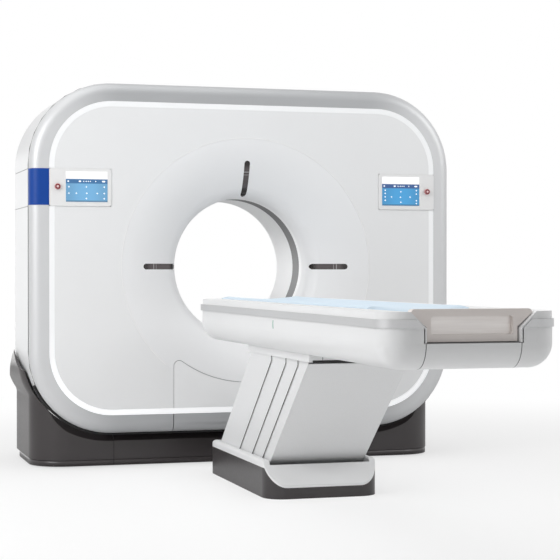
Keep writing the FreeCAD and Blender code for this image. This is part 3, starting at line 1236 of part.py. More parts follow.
board = new_body("cradle_board_body")
feature(board, "Pad", outline(sketch_on(board, "XZ_Plane", "foot_reach-bracket_sink-bracket_wall"), [
    ("board_half", "board_edge"), ("-board_half", "board_edge", dish("board_half", "board_dish"), -1),
    ("-board_half", "board_edge-7"), ("-board_flat", "board_low"), ("board_flat", "board_low"),
    ("board_half", "board_edge-7")]), "foot_reach-bracket_sink-bracket_wall-board_head", back=True)
piece("cradle_board", board)

mat = new_body("cradle_mat_body")
DISH = dish("board_half", "board_dish")
mat_drop = "(board_edge-board_dish+%s-sqrt(%s^2-mat_half^2)+seat_gap)" % (DISH, DISH)
feature(mat, "Pad", outline(sketch_on(mat, "XZ_Plane", "mat_foot"), [
    ("mat_half", mat_drop + "+mat_wall"), ("-mat_half", mat_drop + "+mat_wall", DISH, -1),
    ("-mat_half", mat_drop), ("mat_half", mat_drop, DISH, 1)]), "mat_foot-board_head-12", back=True)
piece("cradle_mat", mat)

bracket_rear = "-foot_reach+bracket_sink+bracket_wall"
piece("cradle_carriage", box("cradle_carriage", "-carriage_half", "carriage_half", bracket_rear,
                             "-carriage_head", "channel_low+seat_gap", "board_low"), bracket_rear)

bracket = new_body("foot_bracket_body")
feature(bracket, "Pad", outline(sketch_on(bracket, "XZ_Plane", "foot_reach-bracket_sink"), [
    ("-bracket_half", "bracket_low"), ("bracket_half", "bracket_low"), ("bracket_half", "bracket_waist"),
    ("bracket_top", "bracket_high-14"), ("bracket_top-14", "bracket_high", "14", 1),
    ("-bracket_top+14", "bracket_high"), ("-bracket_top", "bracket_high-14", "14", 1),
    ("-bracket_half", "bracket_waist")]), "bracket_wall", back=True)
pane_block = new_body("pane_block")
feature(pane_block, "Pad", outline(sketch_on(pane_block, "XZ_Plane", "foot_reach-bracket_sink+10"),
                                   rounded_box("pane_half", "pane_low", "pane_high", "10")),
        "pane_sink+pane_wall+10", back=True)
piece("foot_bracket", cut("foot_bracket", bracket, pane_block))
pane = new_body("bracket_window_body")
feature(pane, "Pad", outline(sketch_on(pane, "XZ_Plane", "foot_reach-bracket_sink-pane_sink"),
                             rounded_box("pane_half-seat_gap", "pane_low+seat_gap", "pane_high-seat_gap",
                                         "10-seat_gap")),
        "pane_wall", back=True)
piece("bracket_window", pane)

# ---------------------------------------------------------------- check and write

doc.recompute()
failed = [thing.Name for thing in doc.Objects if {"Invalid", "Error"} & set(thing.State)]
for name, thing in pieces.items():
    if thing.Shape.isNull() or not thing.Shape.isValid() or not thing.Shape.Solids:
        failed.append(name)
if failed:
    raise SystemExit("these did not come out whole: " + ", ".join(failed))
os.makedirs("parts", exist_ok=True)
for name, thing in pieces.items():
    thing.Shape.exportStep("parts/%s.step" % name)
print(len(pieces), "pieces written")
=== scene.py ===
"""A computed tomography scanner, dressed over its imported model: the gantry first, then the table."""
import bpy
import bmesh
import json
import math
from mathutils import Euler, Matrix, Vector


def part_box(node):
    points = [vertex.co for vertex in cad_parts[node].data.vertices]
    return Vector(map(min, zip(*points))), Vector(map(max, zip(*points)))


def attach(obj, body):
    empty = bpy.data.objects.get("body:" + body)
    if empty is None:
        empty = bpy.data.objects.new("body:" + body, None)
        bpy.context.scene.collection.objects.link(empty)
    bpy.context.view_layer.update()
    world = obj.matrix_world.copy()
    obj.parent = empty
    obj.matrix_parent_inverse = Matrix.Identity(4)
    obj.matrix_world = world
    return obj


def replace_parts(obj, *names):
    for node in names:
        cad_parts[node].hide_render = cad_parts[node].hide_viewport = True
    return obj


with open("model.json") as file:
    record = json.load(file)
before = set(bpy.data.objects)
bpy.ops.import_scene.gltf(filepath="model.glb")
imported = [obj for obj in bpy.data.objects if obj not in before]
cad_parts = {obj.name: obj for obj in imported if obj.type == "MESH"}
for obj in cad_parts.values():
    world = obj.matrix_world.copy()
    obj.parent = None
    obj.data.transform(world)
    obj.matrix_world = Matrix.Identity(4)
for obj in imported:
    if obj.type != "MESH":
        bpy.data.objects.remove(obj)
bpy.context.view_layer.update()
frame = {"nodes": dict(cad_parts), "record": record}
nodes = frame["nodes"]
scene = bpy.context.scene

# ---------------------------------------------------------------- camera
# The photographer stood at the table's foot end, a little to the left of it, with a long lens at the height
# of the bore, so that upright edges stay upright.

EYE, TILT_DOWN, TURN_RIGHT = (-2.181, -6.8325, 0.989), 0.007, 0.29176
LENS, SENSOR, SIGHT = 103.4, 36, 60
camera = bpy.data.objects.new("camera", bpy.data.cameras.new("camera"))
camera.location = EYE
camera.rotation_euler = Euler((math.radians(90) - TILT_DOWN, 0, -TURN_RIGHT))
camera.data.lens, camera.data.sensor_width, camera.data.clip_end = LENS, SENSOR, SIGHT
scene.collection.objects.link(camera)
scene.camera = camera
scene.view_settings.view_transform = "Standard"

# ---------------------------------------------------------------- studio paper
# A seamless sheet of white paper lies under the machine. Away from the machine it fades into the white of the
# backdrop, and near the machine it keeps the machine's shadow.


class Wire:
    """A socket of a shader tree that is added, multiplied or compared like a number."""

    def __init__(self, owner, socket):
        self.owner, self.socket = owner, socket

    def math(self, operation, *terms):
        return self.owner.node("ShaderNodeMath", {"operation": operation}, *terms)

    def __add__(self, other):
        return self.math("ADD", self, other)

    def __sub__(self, other):
        return self.math("SUBTRACT", self, other)

    def __rsub__(self, other):
        return self.math("SUBTRACT", other, self)

    def __mul__(self, other):
        return self.math("MULTIPLY", self, other)

    def __truediv__(self, other):
        return self.math("DIVIDE", self, other)

    def __pow__(self, other):
        return self.math("POWER", self, other)

    def __gt__(self, other):
        return self.math("GREATER_THAN", self, other)

    def __lt__(self, other):
        return self.math("LESS_THAN", self, other)

    def __abs__(self):
        return self.math("ABSOLUTE", self)

    __radd__, __rmul__ = __add__, __mul__

    def least(self, other):
        return self.math("MINIMUM", self, other)

    def most(self, other):
        return self.math("MAXIMUM", self, other)

    def wave(self):
        return self.math("SINE", self)

    def rise(self, start, end):
        """0 below start and 1 above end, with a soft step between them."""
        return self.owner.node("ShaderNodeMapRange", {"interpolation_type": "SMOOTHSTEP"}, self, start, end)


class ShaderTree:
    """A shader tree whose nodes are added one call at a time."""

    def __init__(self, tree):
        self.tree = tree

    def feed(self, socket, value):
        if isinstance(value, Wire):
            self.tree.links.new(value.socket, socket)
        elif isinstance(value, tuple) and len(value) == 3 and len(socket.default_value) == 4:
            socket.default_value = (*value, 1)
        else:
            socket.default_value = value

    def node(self, kind, settings=None, *inputs, out=0, **named):
        """Any node: its settings first, then the values or wires of its sockets."""
        made = self.tree.nodes.new(kind)
        for key, value in (settings or {}).items():
            setattr(made, key, value)
        for key, value in [*enumerate(inputs), *named.items()]:
            if value is not None:
                self.feed(made.inputs[key.replace("_", " ") if isinstance(key, str) else key], value)
        return Wire(self, made.outputs[out])

    def ray(self, kind):
        """1 for rays of this kind, such as those that the camera sends, and 0 for all others."""
        return self.node("ShaderNodeLightPath", out=kind)

    def show(self, surface, output):
        """Let this shader be what the tree shows."""
        self.feed(self.tree.nodes[output].inputs["Surface"], surface)


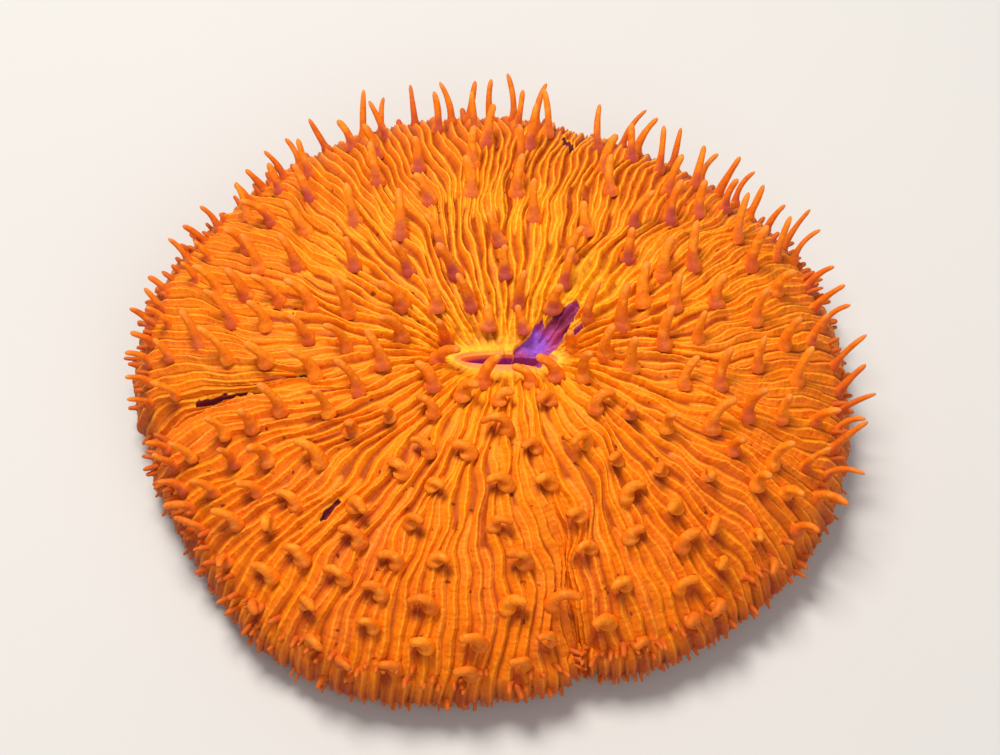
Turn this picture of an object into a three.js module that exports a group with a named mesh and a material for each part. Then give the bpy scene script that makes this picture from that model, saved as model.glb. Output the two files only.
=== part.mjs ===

== == ==

**PROMPT:** Above are some lines. Repeat exactly, and only, those from the line that has "doc.recompute()" through the line that has "# of the bore, so".

**RESPONSE:**
doc.recompute()
failed = [thing.Name for thing in doc.Objects if {"Invalid", "Error"} & set(thing.State)]
for name, thing in pieces.items():
    if thing.Shape.isNull() or not thing.Shape.isValid() or not thing.Shape.Solids:
        failed.append(name)
if failed:
    raise SystemExit("these did not come out whole: " + ", ".join(failed))
os.makedirs("parts", exist_ok=True)
for name, thing in pieces.items():
    thing.Shape.exportStep("parts/%s.step" % name)
print(len(pieces), "pieces written")
=== scene.py ===
"""A computed tomography scanner, dressed over its imported model: the gantry first, then the table."""
import bpy
import bmesh
import json
import math
from mathutils import Euler, Matrix, Vector


def part_box(node):
    points = [vertex.co for vertex in cad_parts[node].data.vertices]
    return Vector(map(min, zip(*points))), Vector(map(max, zip(*points)))


def attach(obj, body):
    empty = bpy.data.objects.get("body:" + body)
    if empty is None:
        empty = bpy.data.objects.new("body:" + body, None)
        bpy.context.scene.collection.objects.link(empty)
    bpy.context.view_layer.update()
    world = obj.matrix_world.copy()
    obj.parent = empty
    obj.matrix_parent_inverse = Matrix.Identity(4)
    obj.matrix_world = world
    return obj


def replace_parts(obj, *names):
    for node in names:
        cad_parts[node].hide_render = cad_parts[node].hide_viewport = True
    return obj


with open("model.json") as file:
    record = json.load(file)
before = set(bpy.data.objects)
bpy.ops.import_scene.gltf(filepath="model.glb")
imported = [obj for obj in bpy.data.objects if obj not in before]
cad_parts = {obj.name: obj for obj in imported if obj.type == "MESH"}
for obj in cad_parts.values():
    world = obj.matrix_world.copy()
    obj.parent = None
    obj.data.transform(world)
    obj.matrix_world = Matrix.Identity(4)
for obj in imported:
    if obj.type != "MESH":
        bpy.data.objects.remove(obj)
bpy.context.view_layer.update()
frame = {"nodes": dict(cad_parts), "record": record}
nodes = frame["nodes"]
scene = bpy.context.scene

# ---------------------------------------------------------------- camera
# The photographer stood at the table's foot end, a little to the left of it, with a long lens at the height
# of the bore, so that upright edges stay upright.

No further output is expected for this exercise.